As with most of Pam Muñoz Ryan’s books, the writing of her latest middle grade novel, Solimar: The Sword of the Monarchs (out now), was something of a journey.

Ryan began thinking about the book eight years ago. At the time, Samantha McFerrin at Disney Publishing Worldwide was interested in teaming up with Ryan on a book about a Latina heroine with a unique vision. And, over the next few years, Ryan and McFerrin brainstormed various story lines for the novel.

“I had a few false starts,” Ryan says, “but Samantha and I ultimately agreed on Solimar’s story line.” But it wasn’t until late 2018, after she had completed Mañanaland (published in 2020), that Ryan was able to dedicate herself entirely to Solimar. For the next two years, she would develop a character named Solimar Guadalupe—a soon-to-be 15-year-old Mexican royal on the brink of her quinceañera and official coronation.

The result is a book about Solimar, a rough-and-tumble princess who discovers that she can predict the near future and has been given a critical task: protecting young, weak monarch butterflies until they can fly. If that weren’t enough, the young girl is also tasked with protecting her family and her kingdom full of rich natural resources from a greedy and dangerous king.

Like her two previous novels—Mañanaland and Echo (2015)—Solimar is a work of magical realism. Not surprisingly, Ryan enjoys weaving together fantasy and fact.

“I love the idea that otherworldly forces are at work in my characters’ everyday lives—enchantment, self-fulfilling prophecies, the deeply rooted acceptance of legends and myths,” she says. “Magical realism takes the imagination one step further, often giving the reader permission to suspend disbelief and wholeheartedly escape.”

In addition to magical realism, Ryan likes to create characters who, like Solimar, are empowered. “It’s important to me that all of my characters have or develop inner strength,” she says. “In the beginning of Solimar, she is caught in an antiquated monarchy that has made her feel powerless. But she is curious and outspoken, and when she sees inequality, she speaks up and is persistent.”

Central to the Solimar story line are monarch butterflies. In Solimar’s Mexican village, people believe that the ancestors of monarch butterflies inhabit the kingdom’s oyamel forest. Their inclusion in the novel was inspired by Ryan’s upbringing in Southern California.

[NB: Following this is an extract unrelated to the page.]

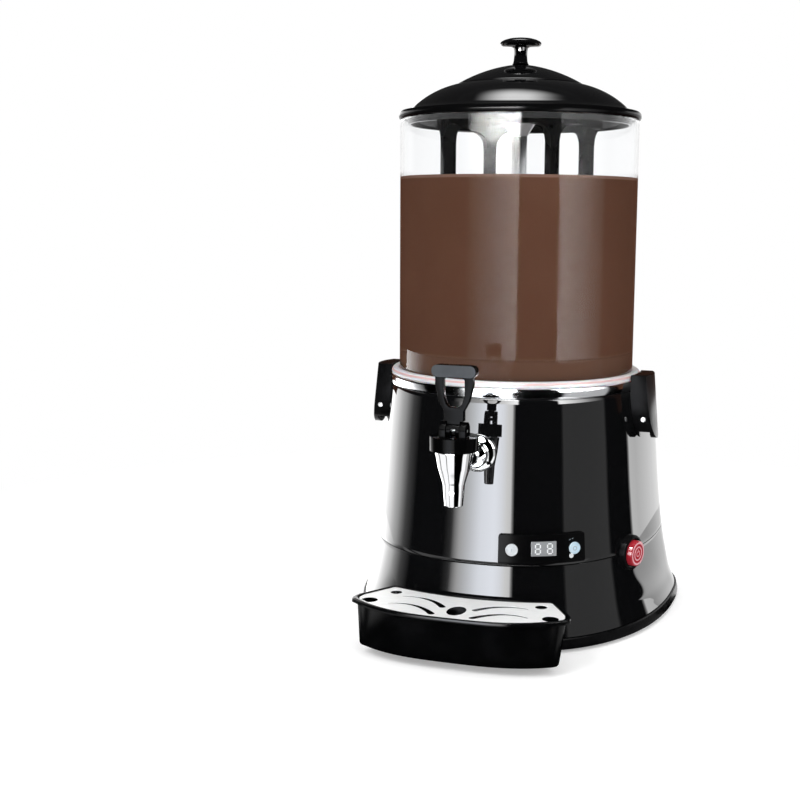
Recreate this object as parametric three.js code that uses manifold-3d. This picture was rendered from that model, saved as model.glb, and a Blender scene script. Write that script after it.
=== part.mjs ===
import * as THREE from 'three';
import { mergeVertices } from 'three/addons/utils/BufferGeometryUtils.js';
import Module from 'manifold-3d';

// A hot chocolate dispenser: a clear tank over a heated steel bowl, with an agitator, in a gloss
// black casing that carries a tap, a drip tray, a control panel and two handles.
// Millimetres, +Z up, front towards -Y. The tank's axis is x = 0, y = 0 until the last lines,
// which put the origin below the middle of the whole part.

// Fits
const seatGap = 0.3;
const runGap = 0.5;
const overrun = 2;
const joinDepth = 1;

// Casing: its plan is two half ovals, narrower at the deck than at the foot
const deckHeight = 236;
const ovalPower = 2.3;
const deckHalfWidth = 133;
const deckWidestY = 45;
const deckFront = 131;
const deckBack = 145;
const footHalfWidth = 165;
const footWidestY = 62;
const footFront = 162;
const footBack = 207;
const flareHeightShares = [0, 0.042, 0.072, 0.127, 0.2, 0.322, 0.564, 0.758, 1];
const flareWidthShares = [1, 0.944, 0.86, 0.72, 0.61, 0.458, 0.278, 0.167, 0];
const casingWall = 2.5;
const seamHeight = 80;
const seamGap = 0.6;
const deckRound = 1.5;
const casingSides = 40;
const fineSides = 28;
const wideSides = 24;
const middleSides = 20;
const smallSides = 16;
const tinySides = 12;

// Base: ring, plate, feet and the tongue that the drip tray rests on
const footStandOut = 3;
const ringHeight = 10;
const ringBulge = 2;
const ringWall = 6;
const ledgeReach = 10;
const ledgeHeight = 4.7;
const plateThickness = 2;
const plateSlotLength = 60;
const plateSlotWidth = 6;
const plateSlotRound = 2.9;
const plateSlotPitch = 14;
const plateSlotCount = 4;
const footRadius = 11;
const footTopRadius = 9.5;
const footNeckRadius = 3;
const footHeadRadius = 4.6;
const footHeadHeight = 3;
const frontFootX = 92;
const frontFootY = -78;
const backFootX = 88;
const backFootY = 138;
const tongueWidth = 80;
const tongueThickness = 3;
const tongueFront = 205;
const tongueBack = 60;

// Tank, its gasket and the steel rim
const roundSides = 36;
const tankRadius = 119.5;
const tankWall = 3.5;
const tankTop = 499.3;
const tankCollarHeight = 28;
const tankCollarStep = 1.5;
const rimRadius = 128.8;
const rimHeight = 9;
const rimSheet = 1.6;
const rimInnerRadius = 123;
const flangeRadius = 126.6;
const sheet = 1.5;
const gasketNeck = 122.7;
const gasketHeadRadius = 127.4;
const gasketHeadHeight = 5.7;
const gasketChamfer = 2;
const gasketChamferDrop = 3.2;
const gasketInnerRadius = 112.3;
const gasketBase = 3.7;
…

“I often visited the Central Coast, one of the monarch butterfly overwintering areas,” Ryan says. “The monarch migration is remarkable, their transformation is mesmerizing, and as pollinators, their importance to the natural world is profound. Beyond all those good things are the myths and legends about the monarchs that many cultures hold close to their hearts.”

While Solimar is aimed at middle grade readers, Ryan is hopeful that her novel tells stories that people of any age can embrace. “I try to tap into a commonality of emotions that everyone experiences at one time or another,” she says. “I treat my characters, no matter their age or the likely age of the reader, as complex human beings who are trying to get through their particular circumstances.”

Ryan has written more than 40 books—a mix of novels, picture books, and early readers—and is a Newbery Honor winner. But despite the accolades she has garnered, writing Solimar proved just as challenging as writing her first book.

“Writing doesn’t get easier for me,” Ryan says. “I’m not sure why. Maybe it’s the pressure I put on myself, thinking that everything should be as good as or better than what came before. Or the imaginary editors and reviewers who peek over my shoulder no matter how I try to brush them aside. Whether I succeed or not, I want the story to compel the reader to turn the page, and that’s a challenge and hard work. Writing continues to be, like many jobs, multifaceted—sometimes difficult, often frustrating, and fraught with do-overs and rewriting. It is satisfying and joyous, too. But not easier.”

While the author typically knows where her stories will begin and how they will end, she doesn’t always know how she will get from the first sentence to the last sentence of a story.

“I tend to be a recursive writer,” Ryan says. “I begin in the opening scene. The next time I sit down to work, I read what I have written, rewriting as I go along, and then I continue writing more to build the story. The next day, I start at the beginning again—reading, rewriting, and inching the story forward. On and on. For me, writing is more an evolution than a process.”

By the time Ryan’s editors see a draft of her work, she has rewritten the novel more than a dozen times. After feedback from her editors, she begins rewriting again. “Then there are the cold readers, sensitivity readers, and copy editors who weigh in, and more must be considered, addressed, and rewritten,” says Ryan. “For me, rewriting is a constant.”